THE TASK. Extract all of the data and reproduce it precisely.

GIVEN DATA.
_ _ _ _ _ _ _
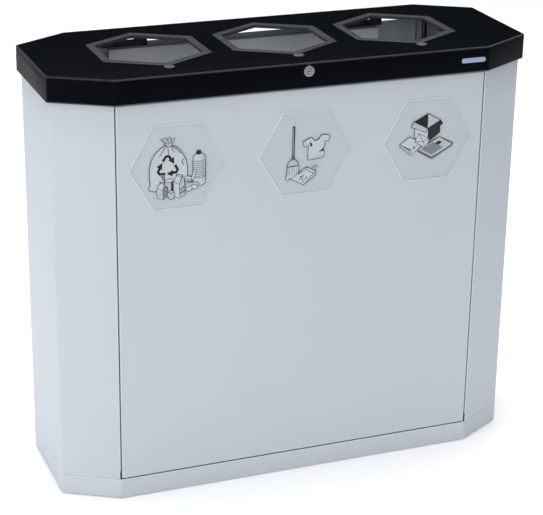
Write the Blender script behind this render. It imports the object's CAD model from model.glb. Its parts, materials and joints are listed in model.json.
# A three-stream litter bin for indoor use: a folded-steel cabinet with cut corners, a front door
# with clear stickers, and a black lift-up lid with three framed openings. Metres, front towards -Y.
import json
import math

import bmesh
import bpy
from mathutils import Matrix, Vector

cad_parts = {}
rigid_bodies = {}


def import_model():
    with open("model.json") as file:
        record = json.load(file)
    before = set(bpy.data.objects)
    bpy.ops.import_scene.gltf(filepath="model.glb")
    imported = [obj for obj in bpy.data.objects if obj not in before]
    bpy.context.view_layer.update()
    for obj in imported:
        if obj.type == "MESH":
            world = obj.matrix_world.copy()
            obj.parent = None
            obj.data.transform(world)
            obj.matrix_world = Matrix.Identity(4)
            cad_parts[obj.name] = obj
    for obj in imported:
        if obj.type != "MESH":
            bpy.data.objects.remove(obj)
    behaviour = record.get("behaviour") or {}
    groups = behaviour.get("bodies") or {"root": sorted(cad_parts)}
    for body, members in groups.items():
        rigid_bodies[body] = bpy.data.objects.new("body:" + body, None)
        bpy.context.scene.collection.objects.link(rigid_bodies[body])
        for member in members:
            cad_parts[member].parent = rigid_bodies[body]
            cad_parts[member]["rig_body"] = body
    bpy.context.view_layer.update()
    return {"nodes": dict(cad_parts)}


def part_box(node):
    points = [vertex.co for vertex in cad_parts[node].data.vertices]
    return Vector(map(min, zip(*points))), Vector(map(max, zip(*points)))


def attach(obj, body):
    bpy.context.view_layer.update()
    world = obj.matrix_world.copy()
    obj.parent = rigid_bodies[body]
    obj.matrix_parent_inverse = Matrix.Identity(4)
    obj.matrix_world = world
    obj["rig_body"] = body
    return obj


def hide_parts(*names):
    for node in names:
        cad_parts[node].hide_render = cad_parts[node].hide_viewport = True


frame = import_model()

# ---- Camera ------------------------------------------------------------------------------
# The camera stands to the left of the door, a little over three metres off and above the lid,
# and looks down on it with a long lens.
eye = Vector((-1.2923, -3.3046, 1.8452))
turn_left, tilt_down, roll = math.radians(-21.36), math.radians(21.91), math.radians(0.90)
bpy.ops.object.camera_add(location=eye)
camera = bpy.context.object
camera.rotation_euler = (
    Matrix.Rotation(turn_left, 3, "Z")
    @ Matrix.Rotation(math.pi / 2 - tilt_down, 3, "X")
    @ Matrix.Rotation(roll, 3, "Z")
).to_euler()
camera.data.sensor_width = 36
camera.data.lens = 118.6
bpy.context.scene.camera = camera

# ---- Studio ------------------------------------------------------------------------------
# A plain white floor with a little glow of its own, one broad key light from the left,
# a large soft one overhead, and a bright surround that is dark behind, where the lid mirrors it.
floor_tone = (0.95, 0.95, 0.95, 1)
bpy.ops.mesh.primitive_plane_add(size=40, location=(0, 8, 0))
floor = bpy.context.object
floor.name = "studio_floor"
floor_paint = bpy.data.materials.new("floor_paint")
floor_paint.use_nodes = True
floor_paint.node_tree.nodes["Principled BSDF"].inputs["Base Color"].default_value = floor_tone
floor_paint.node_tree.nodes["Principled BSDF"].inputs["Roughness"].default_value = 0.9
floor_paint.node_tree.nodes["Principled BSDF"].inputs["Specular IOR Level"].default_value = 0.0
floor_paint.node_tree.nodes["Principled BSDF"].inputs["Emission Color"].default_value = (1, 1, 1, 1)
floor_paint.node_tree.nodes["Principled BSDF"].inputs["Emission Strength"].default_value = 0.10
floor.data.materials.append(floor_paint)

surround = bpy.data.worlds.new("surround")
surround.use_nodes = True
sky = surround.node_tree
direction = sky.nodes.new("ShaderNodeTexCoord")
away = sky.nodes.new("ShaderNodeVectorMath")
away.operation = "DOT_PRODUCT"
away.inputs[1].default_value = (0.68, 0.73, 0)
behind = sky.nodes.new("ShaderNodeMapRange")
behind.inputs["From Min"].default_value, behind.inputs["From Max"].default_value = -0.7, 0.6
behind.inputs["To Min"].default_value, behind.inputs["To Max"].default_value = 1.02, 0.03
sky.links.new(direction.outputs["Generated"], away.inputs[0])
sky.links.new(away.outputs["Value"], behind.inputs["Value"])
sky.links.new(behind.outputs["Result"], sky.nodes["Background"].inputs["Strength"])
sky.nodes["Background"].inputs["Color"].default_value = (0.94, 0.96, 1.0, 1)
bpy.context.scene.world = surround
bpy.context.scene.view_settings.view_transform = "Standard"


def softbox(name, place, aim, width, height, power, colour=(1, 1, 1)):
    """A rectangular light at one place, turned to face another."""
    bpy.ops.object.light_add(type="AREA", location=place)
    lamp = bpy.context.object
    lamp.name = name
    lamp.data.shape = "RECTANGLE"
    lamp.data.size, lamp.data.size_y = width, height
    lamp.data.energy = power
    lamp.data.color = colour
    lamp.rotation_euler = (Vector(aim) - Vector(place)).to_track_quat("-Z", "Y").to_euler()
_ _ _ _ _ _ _
FINISHED TASK.
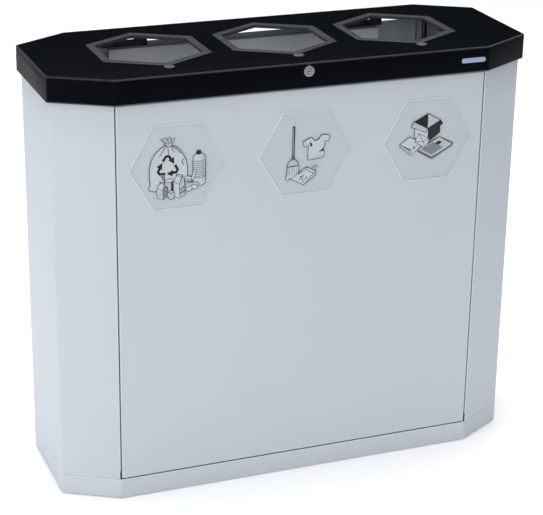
Write the Blender script behind this render. It imports the object's CAD model from model.glb. Its parts, materials and joints are listed in model.json.
# A three-stream litter bin for indoor use: a folded-steel cabinet with cut corners, a front door
# with clear stickers, and a black lift-up lid with three framed openings. Metres, front towards -Y.
import json
import math

import bmesh
import bpy
from mathutils import Matrix, Vector

cad_parts = {}
rigid_bodies = {}


def import_model():
    with open("model.json") as file:
        record = json.load(file)
    before = set(bpy.data.objects)
    bpy.ops.import_scene.gltf(filepath="model.glb")
    imported = [obj for obj in bpy.data.objects if obj not in before]
    bpy.context.view_layer.update()
    for obj in imported:
        if obj.type == "MESH":
            world = obj.matrix_world.copy()
            obj.parent = None
            obj.data.transform(world)
            obj.matrix_world = Matrix.Identity(4)
            cad_parts[obj.name] = obj
    for obj in imported:
        if obj.type != "MESH":
            bpy.data.objects.remove(obj)
    behaviour = record.get("behaviour") or {}
    groups = behaviour.get("bodies") or {"root": sorted(cad_parts)}
    for body, members in groups.items():
        rigid_bodies[body] = bpy.data.objects.new("body:" + body, None)
        bpy.context.scene.collection.objects.link(rigid_bodies[body])
        for member in members:
            cad_parts[member].parent = rigid_bodies[body]
            cad_parts[member]["rig_body"] = body
    bpy.context.view_layer.update()
    return {"nodes": dict(cad_parts)}


def part_box(node):
    points = [vertex.co for vertex in cad_parts[node].data.vertices]
    return Vector(map(min, zip(*points))), Vector(map(max, zip(*points)))


def attach(obj, body):
    bpy.context.view_layer.update()
    world = obj.matrix_world.copy()
    obj.parent = rigid_bodies[body]
    obj.matrix_parent_inverse = Matrix.Identity(4)
    obj.matrix_world = world
    obj["rig_body"] = body
    return obj


def hide_parts(*names):
    for node in names:
        cad_parts[node].hide_render = cad_parts[node].hide_viewport = True


frame = import_model()

# ---- Camera ------------------------------------------------------------------------------
# The camera stands to the left of the door, a little over three metres off and above the lid,
# and looks down on it with a long lens.
eye = Vector((-1.2923, -3.3046, 1.8452))
turn_left, tilt_down, roll = math.radians(-21.36), math.radians(21.91), math.radians(0.90)
bpy.ops.object.camera_add(location=eye)
camera = bpy.context.object
camera.rotation_euler = (
    Matrix.Rotation(turn_left, 3, "Z")
    @ Matrix.Rotation(math.pi / 2 - tilt_down, 3, "X")
    @ Matrix.Rotation(roll, 3, "Z")
).to_euler()
camera.data.sensor_width = 36
camera.data.lens = 118.6
bpy.context.scene.camera = camera

# ---- Studio ------------------------------------------------------------------------------
# A plain white floor with a little glow of its own, one broad key light from the left,
# a large soft one overhead, and a bright surround that is dark behind, where the lid mirrors it.
floor_tone = (0.95, 0.95, 0.95, 1)
bpy.ops.mesh.primitive_plane_add(size=40, location=(0, 8, 0))
floor = bpy.context.object
floor.name = "studio_floor"
floor_paint = bpy.data.materials.new("floor_paint")
floor_paint.use_nodes = True
floor_paint.node_tree.nodes["Principled BSDF"].inputs["Base Color"].default_value = floor_tone
floor_paint.node_tree.nodes["Principled BSDF"].inputs["Roughness"].default_value = 0.9
floor_paint.node_tree.nodes["Principled BSDF"].inputs["Specular IOR Level"].default_value = 0.0
floor_paint.node_tree.nodes["Principled BSDF"].inputs["Emission Color"].default_value = (1, 1, 1, 1)
floor_paint.node_tree.nodes["Principled BSDF"].inputs["Emission Strength"].default_value = 0.10
floor.data.materials.append(floor_paint)

surround = bpy.data.worlds.new("surround")
surround.use_nodes = True
sky = surround.node_tree
direction = sky.nodes.new("ShaderNodeTexCoord")
away = sky.nodes.new("ShaderNodeVectorMath")
away.operation = "DOT_PRODUCT"
away.inputs[1].default_value = (0.68, 0.73, 0)
behind = sky.nodes.new("ShaderNodeMapRange")
behind.inputs["From Min"].default_value, behind.inputs["From Max"].default_value = -0.7, 0.6
behind.inputs["To Min"].default_value, behind.inputs["To Max"].default_value = 1.02, 0.03
sky.links.new(direction.outputs["Generated"], away.inputs[0])
sky.links.new(away.outputs["Value"], behind.inputs["Value"])
sky.links.new(behind.outputs["Result"], sky.nodes["Background"].inputs["Strength"])
sky.nodes["Background"].inputs["Color"].default_value = (0.94, 0.96, 1.0, 1)
bpy.context.scene.world = surround
bpy.context.scene.view_settings.view_transform = "Standard"


def softbox(name, place, aim, width, height, power, colour=(1, 1, 1)):
    """A rectangular light at one place, turned to face another."""
    bpy.ops.object.light_add(type="AREA", location=place)
    lamp = bpy.context.object
    lamp.name = name
    lamp.data.shape = "RECTANGLE"
    lamp.data.size, lamp.data.size_y = width, height
    lamp.data.energy = power
    lamp.data.color = colour
    lamp.rotation_euler = (Vector(aim) - Vector(place)).to_track_quat("-Z", "Y").to_euler()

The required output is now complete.